5.3 Real Deep Learning Application Evaluation

Finally, we evaluated the performance of Expand Ad-Hoc when used in a real deep-learning application provided by the FZJ Research Institute. This application that uses Horovod trains a multispectral (not only RGB channels but also infrared) ResNet Convolutional Neural Network (CNN) on BigEarthNet, a large remote sensing dataset while performing a classification on a subset of the dataset. The classification problem is multi-label, meaning that more than one label can be associated with each sample [15]. In this application, the total amount of data read is proportional to the total number of processes involved, i.e., less data is read for a lower number of processes. The configurations used for these evaluations were:

  • Compute nodes: 4, 8, 16, 32, and 64 nodes.

  • Storage: Local SSD of each compute node.

  • Dataset size: 1,19 GiB train, 0,55 GiB validation, and 0,55 GiB test.

  • Epoch: 500 epoch.

  • File systems: BeeGFS and Expand Ad-Hoc.

  • Expand Ad-Hoc replication levels: 0, 1, 2, and 3.

As seen in Fig. 8, Expand Ad-Hoc achieves from 16 nodes onwards better execution times than BeeGFS, demonstrating a better scalability since it achieves better difference in the results with respect to BeeGFS. It manages to reduce the total time of execution of the training in 64 nodes by about 50%. It is also worth mentioning that despite having as many failing servers as the replication level allows, Expand Ad-Hoc does not see its performance diminished in this application. On the contrary, as the locality is increased, with 4 nodes, a considerable improvement is seen. It is necessary to comment that with 64 nodes the execution time is longer because the dataset is only 1.12 GiB of training, if it were longer, the time would be better than with 32 nodes.

Fig. 8.
figure 8

BeeGFS vs. Expand Ad-Hoc with fault tolerance. In columns the time of the execution (sec) and in lines the bandwidth (MiB/sec) of training performed by the real deep learning application with 4, 8, 16, 32, and 64 compute nodes.

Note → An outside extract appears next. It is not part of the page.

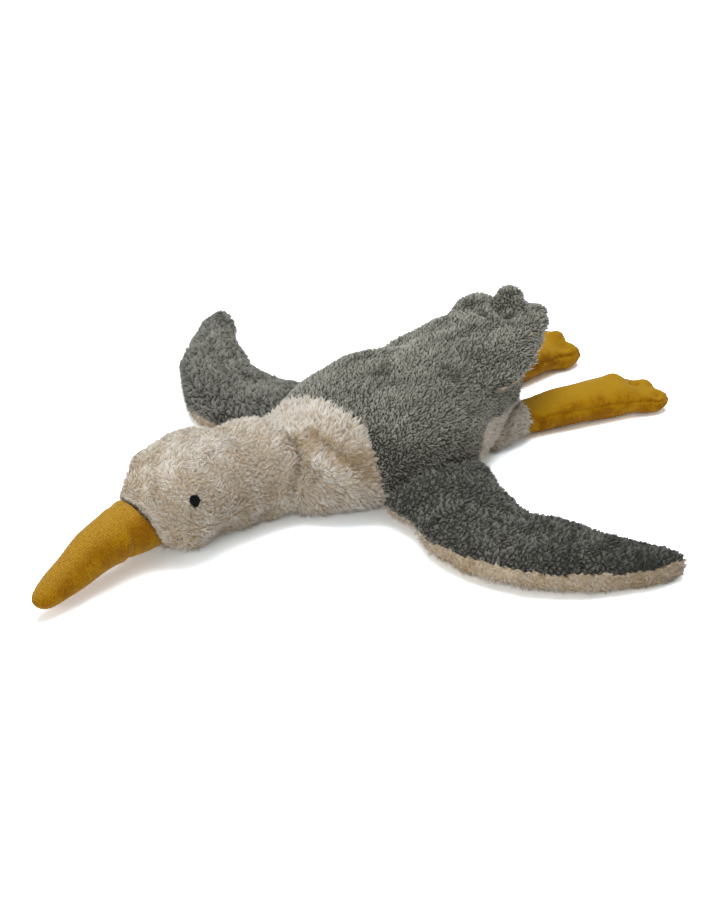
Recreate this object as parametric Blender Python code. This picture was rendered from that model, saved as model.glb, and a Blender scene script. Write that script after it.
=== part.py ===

6 Conclusions and Future Works

This paper introduces Expand Ad-Hoc parallel file system with replication-based fault-tolerant support for HPC environments. Also, it has been evaluated on the HPC4AI Laboratory cluster in Torino using the IOR and DLIO benchmarks, and a real deep learning application.

As seen in the evaluations presented in this paper, the design of Expand Ad-Hoc with replication-based fault tolerance (including MPI-based communication with the data servers, locality leveraging, and optimizations made with data replication) provides good scalability and higher bandwidth up to replication level 1, compared with BeeGFS and GekkoFS. Expand Ad-Hoc has been shown to reduce execution time by 50% compared to the BeeGFS parallel file system on 64 compute nodes in a real deep learning application.

As future work, it is proposed to study new replication models in the file system and evaluate fault tolerance models with more real applications using different platforms.